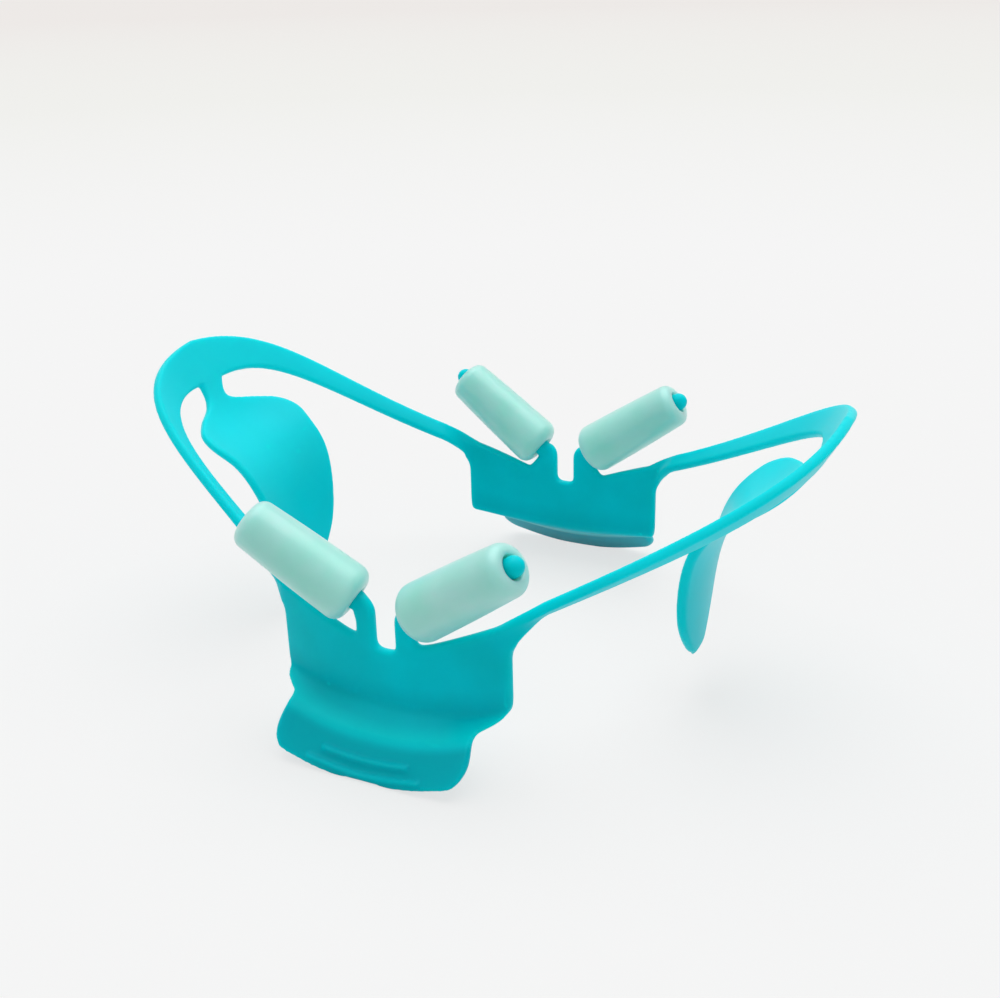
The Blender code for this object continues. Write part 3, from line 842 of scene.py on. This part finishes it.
# %% Sections of a band
def root_sections(steps=26):
    """Sections of the arm from the shield to where it is free, with its fillet."""
    root = Vector((ARM_ROOT[0], shield_y(ARM_ROOT[0]), ARM_ROOT[1]))
    slope = Vector((1.0, -2 * SHIELD_BOW * ARM_ROOT[0], BODY_TOP_SLOPE)).normalized()
    curve = (root, root + slope * ARM_ROOT_LEAD,
             ARM_START - ARM_LEAD.normalized() * ARM_FREE_LEAD, ARM_START)
    fillet_run = ARM_FILLET / math.tan((math.pi / 2 + math.atan(BODY_TOP_SLOPE)) / 2)
    sections = []
    for i in range(steps):
        t = i / steps
        centre = bezier(curve, t)
        up, face = band_directions(bezier_along(curve, t), ARM_FLARE * t * t * (3 - 2 * t))
        past = max((centre - up * (ARM_WIDTH / 2)).x - BODY_HALF_WIDTH, 0.0) / slope.x
        beyond = max(fillet_run - past, 0.0)
        drop = ARM_FILLET - math.sqrt(ARM_FILLET ** 2 - beyond ** 2)
        above = ARM_WIDTH / 2 - ROOT_SINK * (1 - t) ** 2
        sections.append((centre, up, face, above, ARM_WIDTH / 2 + drop))
    return sections


def band_sections(steps=96):
    """Centre, directions and half widths of the band from a shield to the bow tip."""
    sections = root_sections()
    tip = Vector((BOW_REACH, 0.0, BOW_HEIGHT))
    curve = (ARM_START, ARM_START + ARM_LEAD, tip + Vector((0.0, BOW_HANDLE, 0.0)), tip)
    for i in range(steps + 1):
        t = i / steps
        up, face = band_directions(bezier_along(curve, t), ARM_FLARE + (BOW_FLARE - ARM_FLARE) * t)
        half = (ARM_WIDTH + (BOW_WIDTH - ARM_WIDTH) * t ** BOW_WIDTH_GROWTH) / 2
        sections.append((bezier(curve, t), up, face, half, half))
    return sections


def band_ring(section, sx, sy, sides=24):
    """Flat oval ring with full round edges round one section of the band."""
    centre, up, face, above, below = section
    half = BAND_THICKNESS / 2
    ring = []
    for k in range(sides):
        angle = 2 * math.pi * (k + 0.5) / sides
        c, s = math.cos(angle), math.sin(angle)
        run = (above if c > 0 else below) - half * EDGE_RUN
        a = math.copysign(run + half * EDGE_RUN * abs(c), c)
        b = half * math.copysign(abs(s) ** EDGE_POWER, s)
        ring.append(mirrored(centre + up * a + face * b, sx, sy))
    return ring


half_band = band_sections()
for sx in (1, -1):
    near = [band_ring(s, sx, 1) for s in half_band]
    far = [band_ring(s, sx, -1) for s in reversed(half_band[:-1])]
    regions.append(solid(near + far))
print("sections along half a band:", len(half_band))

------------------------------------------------

Copy all the lines, exactly.

- CORRECT ANSWER:
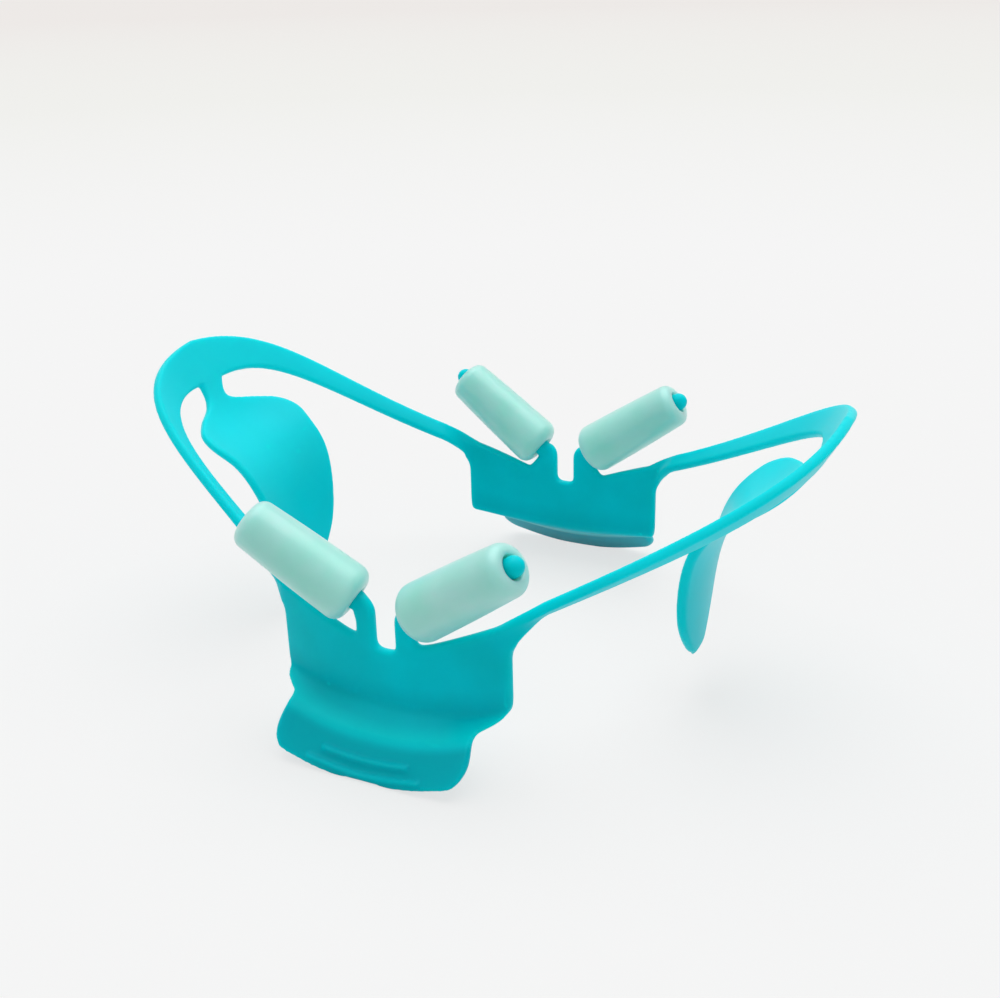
The Blender code for this object continues. Write part 3, from line 842 of scene.py on. This part finishes it.
# %% Sections of a band
def root_sections(steps=26):
    """Sections of the arm from the shield to where it is free, with its fillet."""
    root = Vector((ARM_ROOT[0], shield_y(ARM_ROOT[0]), ARM_ROOT[1]))
    slope = Vector((1.0, -2 * SHIELD_BOW * ARM_ROOT[0], BODY_TOP_SLOPE)).normalized()
    curve = (root, root + slope * ARM_ROOT_LEAD,
             ARM_START - ARM_LEAD.normalized() * ARM_FREE_LEAD, ARM_START)
    fillet_run = ARM_FILLET / math.tan((math.pi / 2 + math.atan(BODY_TOP_SLOPE)) / 2)
    sections = []
    for i in range(steps):
        t = i / steps
        centre = bezier(curve, t)
        up, face = band_directions(bezier_along(curve, t), ARM_FLARE * t * t * (3 - 2 * t))
        past = max((centre - up * (ARM_WIDTH / 2)).x - BODY_HALF_WIDTH, 0.0) / slope.x
        beyond = max(fillet_run - past, 0.0)
        drop = ARM_FILLET - math.sqrt(ARM_FILLET ** 2 - beyond ** 2)
        above = ARM_WIDTH / 2 - ROOT_SINK * (1 - t) ** 2
        sections.append((centre, up, face, above, ARM_WIDTH / 2 + drop))
    return sections


def band_sections(steps=96):
    """Centre, directions and half widths of the band from a shield to the bow tip."""
    sections = root_sections()
    tip = Vector((BOW_REACH, 0.0, BOW_HEIGHT))
    curve = (ARM_START, ARM_START + ARM_LEAD, tip + Vector((0.0, BOW_HANDLE, 0.0)), tip)
    for i in range(steps + 1):
        t = i / steps
        up, face = band_directions(bezier_along(curve, t), ARM_FLARE + (BOW_FLARE - ARM_FLARE) * t)
        half = (ARM_WIDTH + (BOW_WIDTH - ARM_WIDTH) * t ** BOW_WIDTH_GROWTH) / 2
        sections.append((bezier(curve, t), up, face, half, half))
    return sections


def band_ring(section, sx, sy, sides=24):
    """Flat oval ring with full round edges round one section of the band."""
    centre, up, face, above, below = section
    half = BAND_THICKNESS / 2
    ring = []
    for k in range(sides):
        angle = 2 * math.pi * (k + 0.5) / sides
        c, s = math.cos(angle), math.sin(angle)
        run = (above if c > 0 else below) - half * EDGE_RUN
        a = math.copysign(run + half * EDGE_RUN * abs(c), c)
        b = half * math.copysign(abs(s) ** EDGE_POWER, s)
        ring.append(mirrored(centre + up * a + face * b, sx, sy))
    return ring


half_band = band_sections()
for sx in (1, -1):
    near = [band_ring(s, sx, 1) for s in half_band]
    far = [band_ring(s, sx, -1) for s in reversed(half_band[:-1])]
    regions.append(solid(near + far))
print("sections along half a band:", len(half_band))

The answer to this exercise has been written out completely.